Schoolkinderen sporten genoeg, maar helft beweegt te weinig
Bijna de helft van de Nederlandse kinderen beweegt te weinig. Volgens cijfers van het Centraal Bureau voor de Statistiek voldoet 45 procent van alle kinderen tussen de 4 en 12 jaar niet aan de beweegrichtlijnen. Het is voor het eerst dat het CBS dit onderzocht heeft.
Het advies voor schoolkinderen is om elke dag minstens een uur matig intensieve inspanning te leveren, zoals fietsen, wandelen of rustig zwemmen. Het zijn activiteiten die wat moeite kosten, maar waarbij praten mogelijk blijft.
Drie keer per week moeten daar spier- en botversterkende activiteiten bij komen zoals springen, rennen, dans of krachttraining.
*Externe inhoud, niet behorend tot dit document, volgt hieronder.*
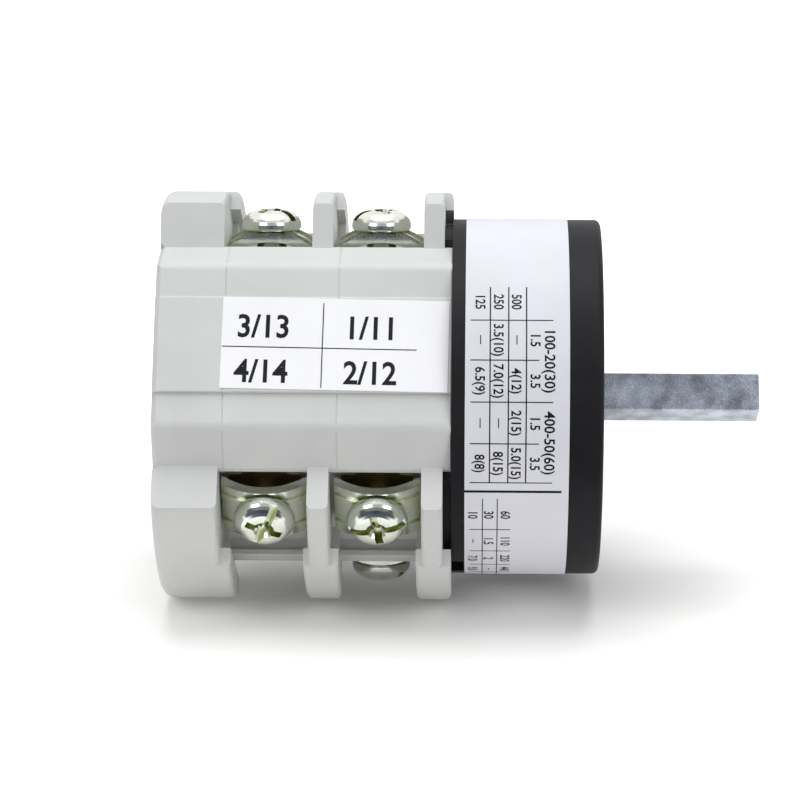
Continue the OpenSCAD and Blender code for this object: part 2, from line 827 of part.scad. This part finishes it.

Ook traplopen valt daaronder.
Bijna alle kinderen (99,4 procent) doen voldoende spier- en botversterkende activiteiten. Volgens opgave van de ouders doet bovendien twee derde van alle kinderen wekelijks aan sport.
Ouders geven niet het goede voorbeeld
Bij de dagelijkse beweging laat een groot deel het afweten. Slechts 55 procent van de kinderen voldoet aan deze richtlijn. Verschil tussen jongens en meisjes is er niet.
Overigens doen de ouders het slechter dan hun kroost. Bij de volwassenen met minstens één kind haalt 47 procent de richtlijn (2,5 uur matige inspanning in de week, 2 keer per week spier- en botversterkende activiteiten). Een kwart laat het in die laatste categorie afweten.
Vorig jaar bleek uit onderzoek van het Mulier Instituut dat jongeren steeds minder sporten. In 2016 deed 70 procent van de tieners elke week aan sport. Vijftien jaar eerder was dat 80 procent.